» Problem statement
Print the data exactly as it is given, please.

» Collected material
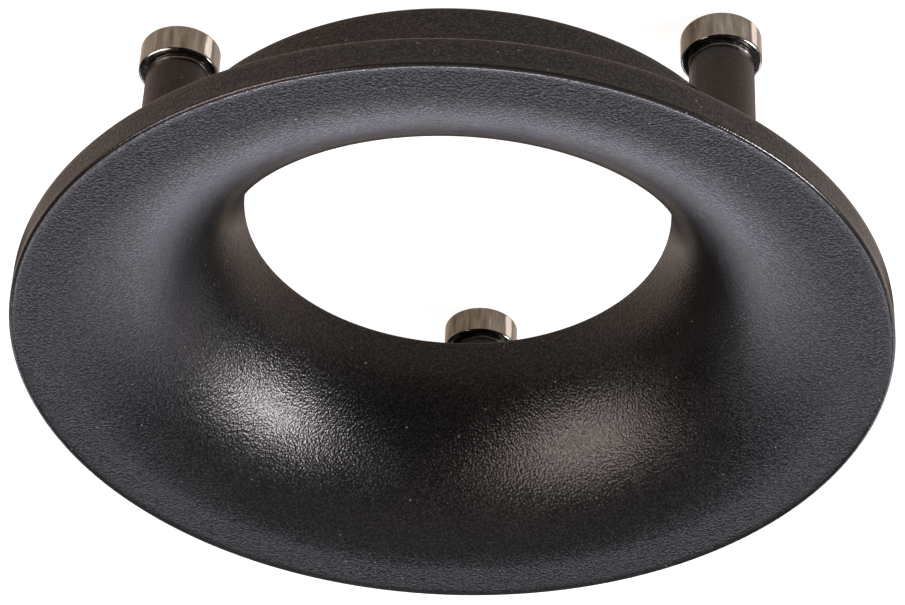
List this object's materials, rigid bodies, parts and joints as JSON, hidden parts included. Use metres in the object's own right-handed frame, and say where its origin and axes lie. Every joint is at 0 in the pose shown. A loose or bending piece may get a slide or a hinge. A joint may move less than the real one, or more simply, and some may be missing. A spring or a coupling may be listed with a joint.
{
  "type": "downlight glare ring",
  "caption": "Shallow trumpet-shaped glare ring in textured black, a light-restricting snoot for a recessed downlight, held behind by disc magnets on posts.",
  "frame": {"origin": "centre of the plane that the three magnets' faces lie in, on the ring's own axis", "axes": "+Z along the ring's axis out of the flared face, the way the light leaves; +Y through the axis of post 1"},
  "size_m": [0.054, 0.054, 0.0171],
  "materials": {
    "black_coat": "fine-textured satin black powder coat on cast aluminium",
    "post_coat": "fine-textured satin black powder coat on turned aluminium",
    "adhesive": "cured clear adhesive, glossy",
    "nickel_plate": "bright nickel plate, faintly brushed"
  },
  "bodies": {
    "root": {"flared_ring": "black_coat", "post_1": "post_coat", "post_2": "post_coat", "post_3": "post_coat", "adhesive_1": "adhesive", "adhesive_2": "adhesive", "adhesive_3": "adhesive", "magnet_1": "nickel_plate", "magnet_2": "nickel_plate", "magnet_3": "nickel_plate"}
  },
  "joints": []
}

» Written solution
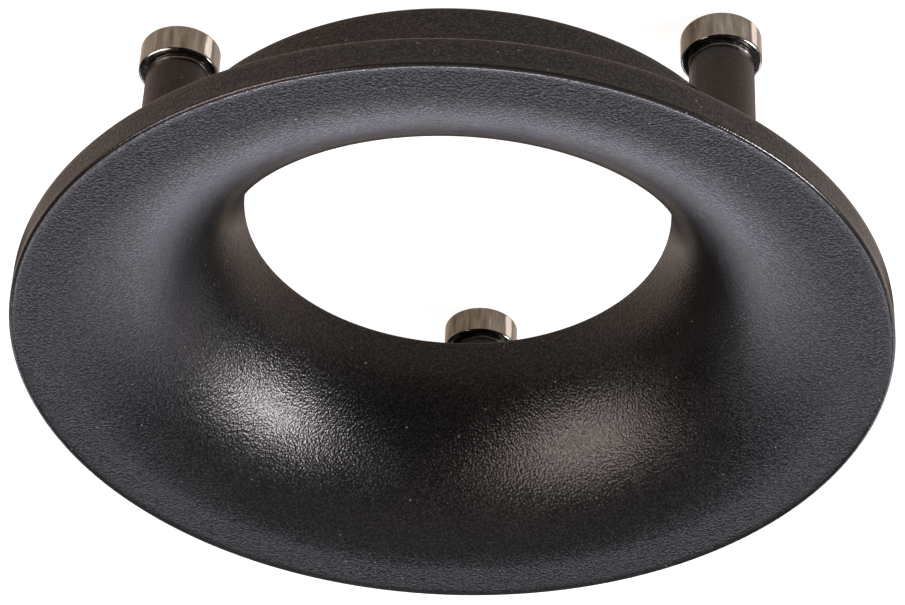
List this object's materials, rigid bodies, parts and joints as JSON, hidden parts included. Use metres in the object's own right-handed frame, and say where its origin and axes lie. Every joint is at 0 in the pose shown. A loose or bending piece may get a slide or a hinge. A joint may move less than the real one, or more simply, and some may be missing. A spring or a coupling may be listed with a joint.
{
  "type": "downlight glare ring",
  "caption": "Shallow trumpet-shaped glare ring in textured black, a light-restricting snoot for a recessed downlight, held behind by disc magnets on posts.",
  "frame": {"origin": "centre of the plane that the three magnets' faces lie in, on the ring's own axis", "axes": "+Z along the ring's axis out of the flared face, the way the light leaves; +Y through the axis of post 1"},
  "size_m": [0.054, 0.054, 0.0171],
  "materials": {
    "black_coat": "fine-textured satin black powder coat on cast aluminium",
    "post_coat": "fine-textured satin black powder coat on turned aluminium",
    "adhesive": "cured clear adhesive, glossy",
    "nickel_plate": "bright nickel plate, faintly brushed"
  },
  "bodies": {
    "root": {"flared_ring": "black_coat", "post_1": "post_coat", "post_2": "post_coat", "post_3": "post_coat", "adhesive_1": "adhesive", "adhesive_2": "adhesive", "adhesive_3": "adhesive", "magnet_1": "nickel_plate", "magnet_2": "nickel_plate", "magnet_3": "nickel_plate"}
  },
  "joints": []
}